In evidentiary context, the transfer was simply one further incident in a continuing marihuana distribution arrangement formulated and commenced on the military installation. See United States v. Miller, 3 M.J. 649 (A.F.C.M.R.1977); United States v. Gash, 54 C.M.R. 463, 2 M.J. 707 (A.F.C. 22110, 2 M.J. 749 (A.F.C.M.R.1977). On the basis of the showing of a succession of marihuana transactions, the parties were by no means “blended into the general civilian populace” when the transfer offenses occurred. United States v. McCarthy, supra, at page 35, 2 M.J. at page 29. We conclude that the military community had the overriding, if not the singular interest, in prosecuting the off-base transfer offense along with the associated sales and possession transactions.
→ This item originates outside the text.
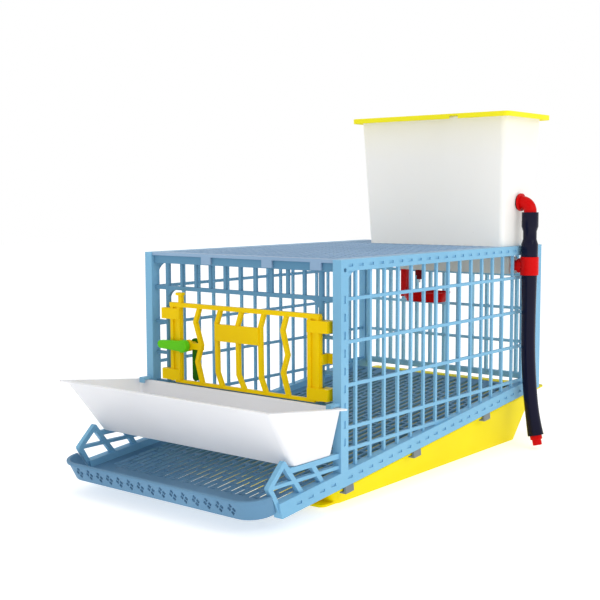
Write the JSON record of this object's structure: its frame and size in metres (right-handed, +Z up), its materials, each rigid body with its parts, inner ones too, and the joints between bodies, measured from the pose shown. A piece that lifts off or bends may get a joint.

In our opinion, the demonstrated distinct military interest in the offense could not be adequately vindicated by trial in the civilian courts. Schlesinger v. Councilman, supra.

In their remaining assignment of error, appellate defense counsel claim that the accused was denied due process and equal protection of the law by being sentenced for marihuana offenses under punishment authorized for violation of Article 134, Code, supra, rather than Article 92. In our recent decision of United States v. Hoesing, No. 22243, 3 M.J. 1058 (A.F.C.M.R.1977), we considered this precise issue and found it without merit. Hoesing is accordingly dispositive of the error here assigned.

*503For the reasons stated, the findings of guilty and the sentence are

AFFIRMED.

BUEHLER, Senior Judge, and HERMAN, Judge, concur.

. 401 U.S. 355, 91 S.Ct. 649, 28 L.Ed.2d 102 (1971).

. United States v. Care, 18 U.S.C.M.A. 535, 40 C.M.R. 247 (1969).